If, however, the parties are at one in asserting that they entered into a binding contract, but a difference has arisen between them as to whether there has been breach by one side or the other, or as to whether circumstances have arisen which have discharged one or both parties from further performance, such differences should be regarded as difference which have arisen 'in respect of,' or 'with regard to,' or 'under' the contract, and an arbitration clause which uses these, or similar expressions, should be construed accordingly .....
I do not agree that an arbitration clause expressed in such terms as above ceases to have any possible application merely because the contract has 'come to an end', as, for example, by frustration. In such cases it is the performance of the contract that has come to an end. The doctrine of discharge from liability by frustration has often been explained as flowing from the inference of an implied term, and, in giving my opinion on the occasion of the recent decision of this House in Joseph Constantine S.S. Line, Ltd., v. Imperial Smelting Corporation Ltd. (1941) 2 All ER 165 at p. 171 (C).
I expressed the view that the most satisfactory basis upon which the doctrine can be put is that it depends on an implied term in the contract of the parties. If, therefore, when parties have entered into a contract, circumstances arise before the performance of the contract is completed which, in view of one party, bring the contract to an end by frustration and therefore discharged both parties from further performance but the other party does not agree this is a difference about the applicability of the implied term, and is just as much within the arbitration clause as if it were a difference about an express term of the contract. There is a previous decision of this House which establishes this precise proposition, I refer to Scott & Sons v. Del Sel (1923) SC (HL) 37 (D).'
13. The other Law Lords also expressed similar views. With these observations of their Lordships we most respectfully wish to associate ourselves. In our opinion the reasons given in Heyman's case (A) for holding that even though for one reason or another the contract itself might come to an end, it does not follow that the arbitration clause contained therein also ipso facto comes to an end; and that as a matter of fact the question whether the contract has come to an end or not is itself a question which has to be decided in accordance with the arbitration clause.
14. The fifth contention of the applicant may now be noted. The learned Munsif had jurisdiction under Section 33 to decide whether the arbitration agreement was operative and effective or not. Whether it should be enforced or not, or whether it was frustrated or not, or whether it fell along with the other clauses of the contract or not, are all clearly questions regarding the effect of arbitration agreement and Sections 32 and 33 Arbitration Act bar suits for decision of such questions. The fact must be determined only by means of an application under Section 33. The learned Munsif had, therefore, jurisdiction to entertain the application. It would not be correct to say that the opposite party wanted a decision on the question whether the contract was frustrated or not. It is true that in its application the company had mentioned that the contract had been frustrated but that was mentioned only for the purpose of enabling the Court to arrive at a finding on the question whether the arbitration agreement had ceased to exist or not. This is clear from the fact that the company specifically asked for a decision on the question whether the arbitration agreement subsisted and was operative or not.

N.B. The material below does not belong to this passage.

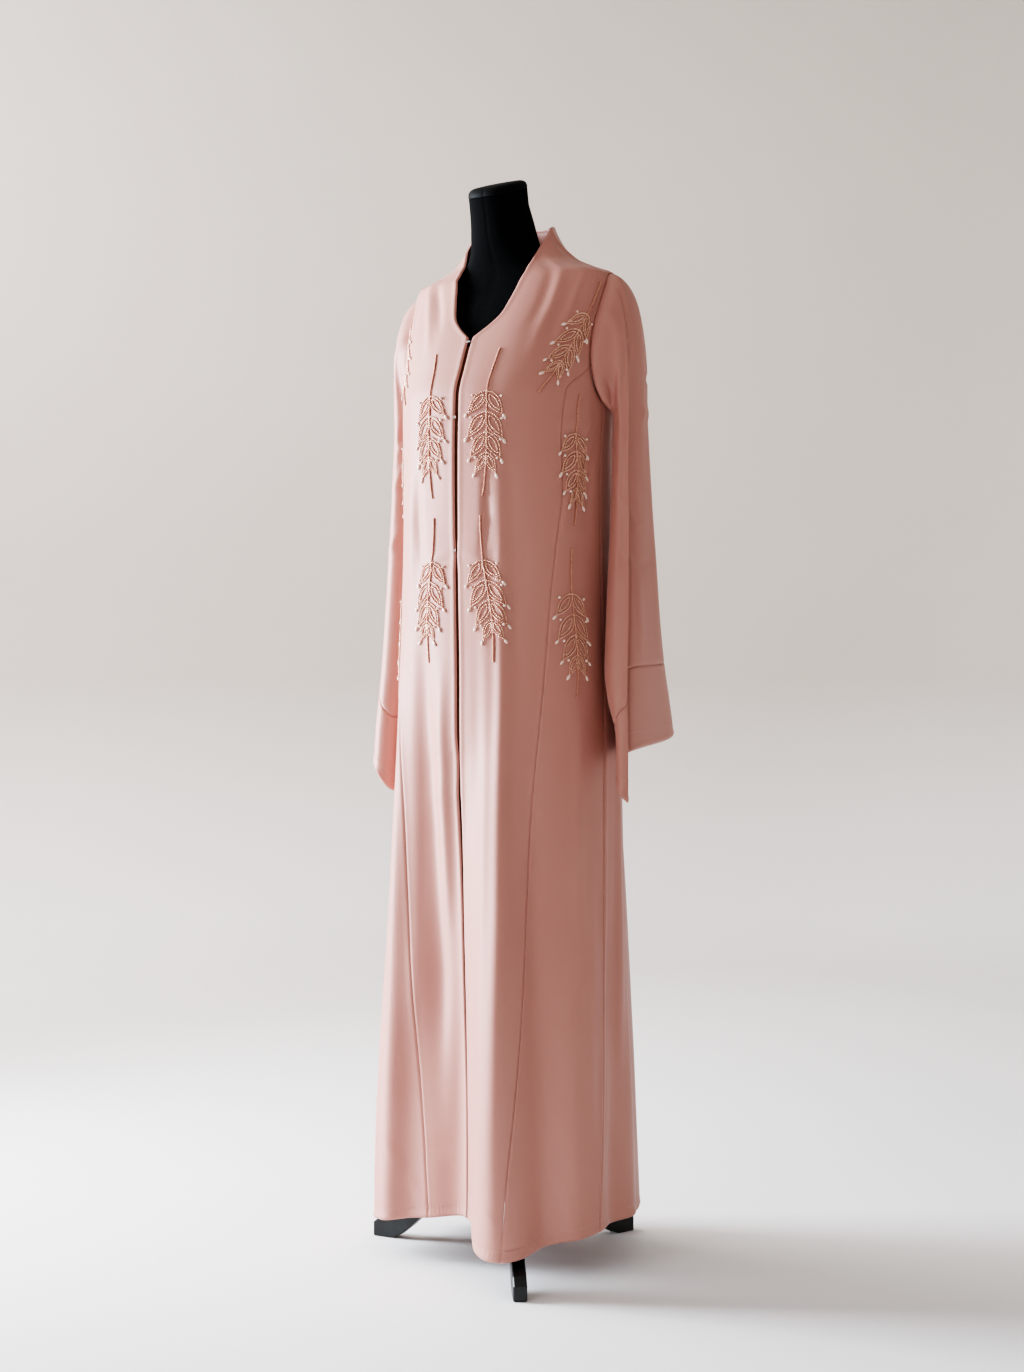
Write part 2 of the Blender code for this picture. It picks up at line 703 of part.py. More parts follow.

15. Further the question whether the arbitration agreement was frustrated or became void and inoperative is not a dispute that can be said to arise under the contract. A dispute arising under the contract clearly means a dispute arising under the provisions which precede the arbitration clause. So far as that is concerned the arbitrator could not decide whether the arbitration agreement was operative or not; it is a decision reserved exclusively for the court under Section 33 of the Arbitration Act.
It would be absurd, in our opinion, to contend that an application under Section 33 of the Arbitration Act for a decision on the effect of arbitration agreement is barred by the arbitration agreement itself. An arbitrator may decide whether he has jurisdiction over the dispute or not but his decision is not binding upon the court because he cannot confer jurisdiction upon himself by a wrong decision. It is for the Court to decide exclusively whether he has jurisdiction or not and this is done through an application under Section 33. The Munsif therefore had jurisdiction to entertain the application.
He entertained the application which he dealt with on merits and allowed. As such he cannot be said to have committed any irregularity in the exercise of his jurisdiction. Hisdecision whether correct or incorrect is a decision arrived at in course of the lawful exercise of jurisdiction. His order cannot therefore be revised under Section 115 of the Civil Procedure Code.
16. Learned counsel for the applicant cited before us the case of the State of Bombay v. Adamjee and Co., AIR 1951 Cal 147 (E) for the proposition that Section 32 of the Indian Arbitration Act did not contemplate the case of a suit challenging the validity of a contract because it contained an arbitration clause and that on a true construction of Sections 32 and 33 they did not purport to deal with suits for declarations that there never was a contract or that a contract was void. He further argued that these sections had to be confined to attacks on arbitration agreements and awards and the fact that arbitration agreement may fall with contract did not prevent the court from declaring in a properly constituted suit that there never was a contract at all or that the contract was void and of no effect.
For the reasons given by us above, we do not find ourselves in agreement with the views expressed by the learned Judges in the case cited above and we, therefore, respectfully disagree with them.
17. In the view that we have expressed above contention No. 2 does not call for our decision and we, therefore, refrain from expressing any opinion thereon.
18. For the reasons stated above, this revision fails and is hereby dismissed with costs.